Loesch attempts real experience from the spectators with linguistic resources such as the ambiguous use of words, wordplay and allusions in his constant ass ailment of communication. When interpreting each one of his pieces it should be taken into consideration that part of the wit and meanings would inevitably be lost in the translation from German to English. In his billboard poster Punktum (see image #1 from appendix), we can appreciate the ambiguous use of a word. This ad was produced for two clients, a printer and a reproduction company that had introduced a system for producing large scaled color halftones in a single scan. Loesch uses the image of the enlarged halftone screen to demonstrate the process of production that is being advertised and also comments the process of perception, which allows the human eye to fuse the points into an image. Punktum means period or stop in German and implies enough said.
He draws attention to this meaning by following the one word headline with a period. The word can also be read as a caption for the image (a beauty spot) which is like the rest of the spots on the surface. It is interesting to mention that the German for spot is punkt. Here we can observe how with only one word he gets five different meanings and all are related to the main theme. Another resource commonly used by Uwe Loesch is visual disappointment. This is when, for example, the viewer expects a rectangle, but it is confronted with a square.
The spectator then has to adjust to the idea of an implied perspective, which he was not counting on at his first glance. This is the case of the poster for the Cologne Academy of Media Arts (see image #2 from the appendix), where a square was placed halfway up the height of the poster and slightly displaced towards the left. Usually, the viewer would expect it to have been placed on the center. According to Loesch, this form is the sum of all images because it is flat and three-dimensional at the same time.
Another visual disappointment is the use of lines of type that are not parallel to the edge of the paper, and posters trimmed to irregular shapes. In the poster for the bicentennial celebration of the French Revolution (see image #3 from the appendix); the bottom of the paper is trimmed into a guillotine blade and the baseline of the type is also trimmed irregularly. As a result, the poster's background becomes its image. Conceptually, the guillotine represents the historical abuse of power and the contemporary elimination of human rights. It is probably through wordplay the most effective way to get visual attention while delivering a strong message. Loesch insists that design is a political profession since designers have the tools to address the masses.
Therefore it is their responsibility to diffuse positive messages that raise public awareness of international and social issues. We can appreciate how this is true by taking a quick glance through history, especially in the Europe where Loesch grew. Posters have always been the most popular means of public information diffusion. During the World Wars, they served as military and political propaganda, delivering strong messages through the use of typography and asserted imagery. His most remarkable poster under this category is the Little boy (see image #4 from the appendix), a peace poster commemorating the fifty years of the atomic bomb at Hiroshima. Here he composes an equation between word and image, the source of violence and the victim.

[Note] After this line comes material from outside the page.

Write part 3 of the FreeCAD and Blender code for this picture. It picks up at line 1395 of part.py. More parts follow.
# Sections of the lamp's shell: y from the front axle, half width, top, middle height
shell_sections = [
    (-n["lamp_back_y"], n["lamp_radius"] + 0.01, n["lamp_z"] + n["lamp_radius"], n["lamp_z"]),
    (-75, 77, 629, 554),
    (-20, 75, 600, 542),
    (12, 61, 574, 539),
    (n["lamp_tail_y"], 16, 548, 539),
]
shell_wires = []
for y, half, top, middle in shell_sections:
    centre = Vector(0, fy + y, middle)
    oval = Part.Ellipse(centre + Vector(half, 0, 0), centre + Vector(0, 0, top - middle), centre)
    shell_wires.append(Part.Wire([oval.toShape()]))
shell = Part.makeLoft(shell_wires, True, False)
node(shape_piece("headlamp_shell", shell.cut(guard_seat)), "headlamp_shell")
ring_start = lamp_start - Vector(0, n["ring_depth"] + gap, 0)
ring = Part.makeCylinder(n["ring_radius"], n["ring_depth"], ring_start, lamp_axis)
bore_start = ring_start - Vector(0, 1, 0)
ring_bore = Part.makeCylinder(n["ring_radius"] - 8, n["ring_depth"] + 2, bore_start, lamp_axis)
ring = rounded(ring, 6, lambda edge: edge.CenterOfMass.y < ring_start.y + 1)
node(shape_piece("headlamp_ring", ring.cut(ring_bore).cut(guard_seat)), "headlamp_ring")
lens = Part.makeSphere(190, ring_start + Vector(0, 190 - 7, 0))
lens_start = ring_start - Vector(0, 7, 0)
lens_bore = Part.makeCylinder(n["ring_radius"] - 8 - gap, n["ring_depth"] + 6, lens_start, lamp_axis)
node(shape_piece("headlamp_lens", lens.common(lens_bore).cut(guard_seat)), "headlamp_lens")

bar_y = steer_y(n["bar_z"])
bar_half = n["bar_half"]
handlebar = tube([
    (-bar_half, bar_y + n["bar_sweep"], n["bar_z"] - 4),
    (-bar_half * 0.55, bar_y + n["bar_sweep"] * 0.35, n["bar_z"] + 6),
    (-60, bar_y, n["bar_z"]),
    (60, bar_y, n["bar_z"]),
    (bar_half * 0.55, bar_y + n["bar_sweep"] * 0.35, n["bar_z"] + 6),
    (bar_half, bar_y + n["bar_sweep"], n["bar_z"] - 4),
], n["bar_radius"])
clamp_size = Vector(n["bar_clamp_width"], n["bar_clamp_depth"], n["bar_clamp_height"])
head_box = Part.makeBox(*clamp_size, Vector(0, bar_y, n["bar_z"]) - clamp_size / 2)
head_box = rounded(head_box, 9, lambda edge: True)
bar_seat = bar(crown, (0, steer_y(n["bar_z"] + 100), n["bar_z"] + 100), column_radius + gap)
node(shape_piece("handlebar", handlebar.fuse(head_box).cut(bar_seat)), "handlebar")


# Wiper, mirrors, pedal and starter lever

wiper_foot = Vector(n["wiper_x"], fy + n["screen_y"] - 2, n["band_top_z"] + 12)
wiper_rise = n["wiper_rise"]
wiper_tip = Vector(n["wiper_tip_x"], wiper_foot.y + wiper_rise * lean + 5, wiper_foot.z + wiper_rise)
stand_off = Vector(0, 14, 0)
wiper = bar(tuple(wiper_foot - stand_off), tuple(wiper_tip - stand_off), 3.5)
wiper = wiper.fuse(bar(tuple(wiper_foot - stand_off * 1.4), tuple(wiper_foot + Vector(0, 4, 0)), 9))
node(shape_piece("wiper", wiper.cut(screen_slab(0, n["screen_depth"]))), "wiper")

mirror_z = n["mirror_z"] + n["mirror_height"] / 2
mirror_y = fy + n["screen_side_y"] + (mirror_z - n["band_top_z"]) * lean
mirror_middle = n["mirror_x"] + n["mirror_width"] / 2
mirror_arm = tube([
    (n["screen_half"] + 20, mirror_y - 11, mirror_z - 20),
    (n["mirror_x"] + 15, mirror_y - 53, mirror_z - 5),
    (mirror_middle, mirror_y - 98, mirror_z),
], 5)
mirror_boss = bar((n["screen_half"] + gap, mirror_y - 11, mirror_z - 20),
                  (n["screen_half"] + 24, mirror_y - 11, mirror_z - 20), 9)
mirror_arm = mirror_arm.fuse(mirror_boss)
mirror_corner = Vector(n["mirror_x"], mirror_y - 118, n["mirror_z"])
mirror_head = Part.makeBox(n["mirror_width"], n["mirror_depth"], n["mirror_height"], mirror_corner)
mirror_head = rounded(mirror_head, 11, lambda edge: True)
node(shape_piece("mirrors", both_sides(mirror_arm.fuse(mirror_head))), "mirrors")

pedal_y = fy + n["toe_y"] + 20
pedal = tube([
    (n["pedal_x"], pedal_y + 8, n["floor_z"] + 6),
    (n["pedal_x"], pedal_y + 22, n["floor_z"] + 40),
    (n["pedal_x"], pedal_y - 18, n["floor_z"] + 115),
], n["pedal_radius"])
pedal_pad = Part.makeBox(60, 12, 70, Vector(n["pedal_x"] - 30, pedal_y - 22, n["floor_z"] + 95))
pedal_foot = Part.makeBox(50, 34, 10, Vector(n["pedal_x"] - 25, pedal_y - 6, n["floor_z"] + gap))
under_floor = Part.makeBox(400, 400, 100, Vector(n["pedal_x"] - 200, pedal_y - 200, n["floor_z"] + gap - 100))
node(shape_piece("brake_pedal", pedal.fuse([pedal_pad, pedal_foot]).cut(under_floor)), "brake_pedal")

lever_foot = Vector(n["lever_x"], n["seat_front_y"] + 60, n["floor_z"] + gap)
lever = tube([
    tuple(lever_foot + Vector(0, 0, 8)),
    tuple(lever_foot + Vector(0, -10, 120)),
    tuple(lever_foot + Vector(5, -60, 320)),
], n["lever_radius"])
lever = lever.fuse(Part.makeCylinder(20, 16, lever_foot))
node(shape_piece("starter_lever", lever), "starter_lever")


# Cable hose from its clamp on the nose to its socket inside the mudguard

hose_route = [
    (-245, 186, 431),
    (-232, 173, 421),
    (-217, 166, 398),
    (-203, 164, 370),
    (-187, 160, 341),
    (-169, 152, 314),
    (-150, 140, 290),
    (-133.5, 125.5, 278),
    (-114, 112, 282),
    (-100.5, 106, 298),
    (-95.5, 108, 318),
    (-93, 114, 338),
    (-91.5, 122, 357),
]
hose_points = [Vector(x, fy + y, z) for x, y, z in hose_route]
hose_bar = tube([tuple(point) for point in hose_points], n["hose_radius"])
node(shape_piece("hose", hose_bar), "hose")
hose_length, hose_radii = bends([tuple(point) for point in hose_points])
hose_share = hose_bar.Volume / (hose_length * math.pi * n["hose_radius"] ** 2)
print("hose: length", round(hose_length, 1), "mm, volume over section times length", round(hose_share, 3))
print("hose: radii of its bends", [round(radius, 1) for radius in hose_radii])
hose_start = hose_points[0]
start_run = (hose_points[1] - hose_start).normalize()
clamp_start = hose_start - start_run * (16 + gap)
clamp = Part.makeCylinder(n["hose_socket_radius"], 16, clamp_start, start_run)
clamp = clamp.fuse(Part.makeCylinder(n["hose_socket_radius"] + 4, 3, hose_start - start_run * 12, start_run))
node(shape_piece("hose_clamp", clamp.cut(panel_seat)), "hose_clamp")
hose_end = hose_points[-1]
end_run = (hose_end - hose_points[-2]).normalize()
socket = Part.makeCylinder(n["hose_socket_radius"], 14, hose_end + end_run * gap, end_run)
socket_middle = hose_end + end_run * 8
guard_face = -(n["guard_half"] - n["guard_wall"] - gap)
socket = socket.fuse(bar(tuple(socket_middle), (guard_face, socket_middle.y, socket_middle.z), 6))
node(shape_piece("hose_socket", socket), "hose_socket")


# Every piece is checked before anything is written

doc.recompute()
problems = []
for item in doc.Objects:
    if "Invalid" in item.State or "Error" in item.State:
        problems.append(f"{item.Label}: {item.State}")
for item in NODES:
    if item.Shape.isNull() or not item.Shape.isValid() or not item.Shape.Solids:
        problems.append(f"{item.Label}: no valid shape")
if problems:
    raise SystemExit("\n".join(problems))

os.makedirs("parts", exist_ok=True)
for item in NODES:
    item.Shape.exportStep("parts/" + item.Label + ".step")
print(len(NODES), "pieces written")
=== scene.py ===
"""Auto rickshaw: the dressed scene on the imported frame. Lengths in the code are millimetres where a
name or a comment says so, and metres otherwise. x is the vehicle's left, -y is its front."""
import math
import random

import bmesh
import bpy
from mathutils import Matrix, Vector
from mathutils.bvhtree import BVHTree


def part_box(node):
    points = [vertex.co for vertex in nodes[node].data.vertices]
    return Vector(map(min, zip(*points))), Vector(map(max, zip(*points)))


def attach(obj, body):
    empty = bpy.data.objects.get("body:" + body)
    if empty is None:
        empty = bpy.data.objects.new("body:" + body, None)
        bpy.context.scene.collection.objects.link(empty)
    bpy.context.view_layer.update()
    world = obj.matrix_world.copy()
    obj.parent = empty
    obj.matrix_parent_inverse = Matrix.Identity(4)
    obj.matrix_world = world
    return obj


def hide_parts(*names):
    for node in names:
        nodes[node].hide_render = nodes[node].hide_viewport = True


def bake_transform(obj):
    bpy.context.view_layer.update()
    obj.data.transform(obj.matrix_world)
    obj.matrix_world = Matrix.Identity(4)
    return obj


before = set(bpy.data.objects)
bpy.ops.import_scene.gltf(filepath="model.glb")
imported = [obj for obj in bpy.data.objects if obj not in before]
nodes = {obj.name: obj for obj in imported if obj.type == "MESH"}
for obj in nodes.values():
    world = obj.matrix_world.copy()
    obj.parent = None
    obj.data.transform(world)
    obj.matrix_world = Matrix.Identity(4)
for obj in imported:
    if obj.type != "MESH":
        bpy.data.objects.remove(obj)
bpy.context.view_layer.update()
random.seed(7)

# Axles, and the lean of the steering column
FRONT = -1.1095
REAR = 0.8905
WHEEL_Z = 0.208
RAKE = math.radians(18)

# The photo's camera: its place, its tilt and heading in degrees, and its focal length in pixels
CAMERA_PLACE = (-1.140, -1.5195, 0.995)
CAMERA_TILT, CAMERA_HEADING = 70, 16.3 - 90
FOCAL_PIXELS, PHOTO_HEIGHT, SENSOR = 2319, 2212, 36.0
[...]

Little boy is the name given to the bomb by the US Air Force and simultaneously it labels the image (treated with infra-red film to suggest radiation) of the boy that represents every human being and every victim of the bomb. The hyphen after the word boy is known in German as Gedanken strich or thought line and the space is given to emphasize on further thought. Another poster that uses the same resource is Alkohohl (see image #5 from the appendix). This poster is part of a series from 1985 called Health and Safety at Work. It consists of a featureless head with the word alkohohl written across. Instead of alkohohl, it is misspelled as hoh l which means empty in German.
The concept behind this wordplay is the empty headedness that results from drunkenness. Finally, we can observe the allusion in another poster from the same Health and Safety at Work series. This one features three black circles (see image #6 from the appendix), the first two represent the precaution of wearing safety goggles and the third one alludes to the symbol used in Germany by the blind to indicate their disability. The viewer's interpretation can be reasoned as cause and effect, where if goggles are not used at work an accident leading to blindness might be the result. Therefore, it is proven how separate elements can make the viewer draw an allusion between what he sees and existing symbols in order to create a meaning. An important aspect of effective design is the movement between consciousness and communication.

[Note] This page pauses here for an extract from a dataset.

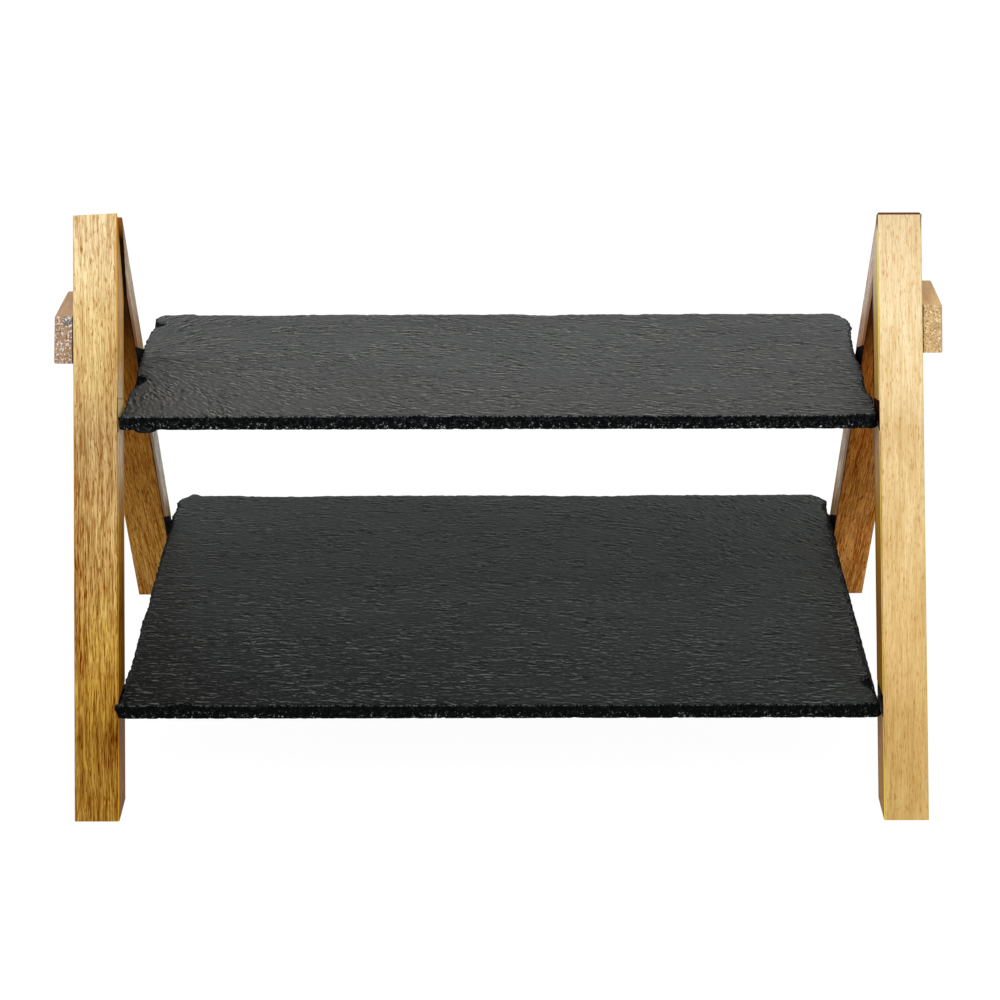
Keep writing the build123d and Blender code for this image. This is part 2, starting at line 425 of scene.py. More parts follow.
# %% A leg's finish
def leg_finish(name, leans_back, shift, look):
    """Lacquered wood for one leg. leans_back is 1 on a front leg, -1 on a rear one."""
    material, tree, shader = new_material(name)
    at = object_place(tree)
    grain = add(tree, "ShaderNodeMapping", {"Vector": at})
    grain.inputs["Rotation"].default_value = (leans_back * leg_tilt, radians(look["run_out"]), 0)
    found = use_group(tree, masks, {"Foot Shift": shift[0], "Top Shift": shift[1]})
    # The tone ramp holds painted light: lighter towards the top of the front legs, a dip just below the
    # upper slate for its painted shadow, and a darker top on the rear legs as painted shade. The inner
    # ramp's near-white stops are a painted sheen, and its dark stops are painted shade.
    tone = ramp(tree, found["Rise"], look["tone"])
    inner = ramp(tree, found["Rise"], look["inner"])
    tone = blended(tree, times(tree, found["Inner"], 0.9), tone, inner)
    lively = between(tree, found["Rise"], 0.85, 0.30)
    streak = maths(tree, "MULTIPLY_ADD", lively, look["streak"][0] - look["streak"][1], look["streak"][1])
    patch = maths(tree, "MULTIPLY_ADD", lively, look["patch"][0] - look["patch"][1], look["patch"][1])
    figure = use_group(tree, wood, {
        "Grain": grain.outputs[0], "Tone": tone, "Stain": look["stain"], "Pore": look["pore"],
        "Patch": patch, "Band": look["band"], "Streak": streak, "Pores": look["pores"],
        "Wander": look["wander"],
    })
    # A painted yellow highlight along the inner arris of the front legs, and painted shade along the arrises
    # of the rear legs.
    inner_line = times(tree, found["Inner Arris"], 0.85)
    arris_glint_and_shade = maths(tree, "MULTIPLY_ADD", found["Outer Arris"], 0.25, inner_line)
    finish = blended(tree, arris_glint_and_shade, figure["Color"], colour(*look["arris"]))
    # Painted shade on the faces that look down just under the mitre, used on the rear legs.
    near_joint = times(tree, found["Under"], between(tree, found["Rise"], 0.64, 0.80))
    finish = blended(tree, times(tree, near_joint, look["under_joint_shade"]),
                     finish, colour(50, 22, 6))
    # Painted shade on the mitre faces, black low down and lighter near the top.
    seam = ramp(tree, found["Rise"], [(0.955, (10, 5, 2)), (0.985, (150, 92, 36))])
    finish = blended(tree, times(tree, found["Mitre"], 0.96), finish, seam)
    finish = blended(tree, times(tree, found["Tip"], look["tip_dark"]),
                     finish, colour(92, 36, 14))
    # Painted shade on the housings' roofs and floors.
    finish = blended(tree, times(tree, found["Housing"], 0.96), finish, colour(*look["cut"]))
    # A painted line along the far edge of the inner face: a highlight on the left front leg, and shade high
    # up on the right front leg.
    far_line = times(tree, found["Far Line"], found["Inner"])
    finish = blended(tree, far_line, finish, ramp(tree, found["Rise"], look["far_line"]))
    # The back wall of each housing: painted shade, except in the left front leg's upper housing, where it is
    # a painted cream highlight.
    housing_light_and_shade = ramp(tree, found["Rise"], [(0.45, look["cut"]), (0.55, look["upper_housing_light_and_shade"])])
    housing_light_and_shade = blended(tree, found["Near Line"], housing_light_and_shade, colour(*look["cut"]))
    finish = blended(tree, found["Bottom"], finish, housing_light_and_shade)
    put(shader, "Base Color", finish)
    shader.inputs["Roughness"].default_value = 0.42
    shader.inputs["IOR"].default_value = 1.45
    shader.inputs["Specular IOR Level"].default_value = 0.02
    bump = add(tree, "ShaderNodeBump", {"Height": figure["Height"], "Distance": 0.0001, "Strength": 0.5})
    put(shader, "Normal", bump.outputs[0])
    return material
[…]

Uwe Loesch provides magnificent examples of this fluent and continuous movement in his posters. German history has made European designers of the previous generation (and obviously Uwe Loesch) more sensitive to the image and its relation to the political power and the bourgeois ideology. The stylistic resources employed in his works, that combine image and type resulting in various meanings, require a thinking process behind the visual first impression. It's like discovering the evident, and while observing it, more and more meanings show up.
He is successful at communicating because he bases his designs in a rational concept. The balance he creates between image and text is essential aesthetically as well as conceptually, because it unifies the piece as a whole. In the visual aspect the dynamics of communication depend on asymmetry, unbalance and misunderstanding it is evident that Loesch takes into his practice effectively. In his work, Loesch demonstrates the ability to resist conventional communication design. His work restores communication while attempting to liberate products from their images and detach thoughts, emotion and imagination from their linguistic. He calls it regaining our freedom of the senses, when thinking, feeling and imagination are not subject to conventional communicative stimuli.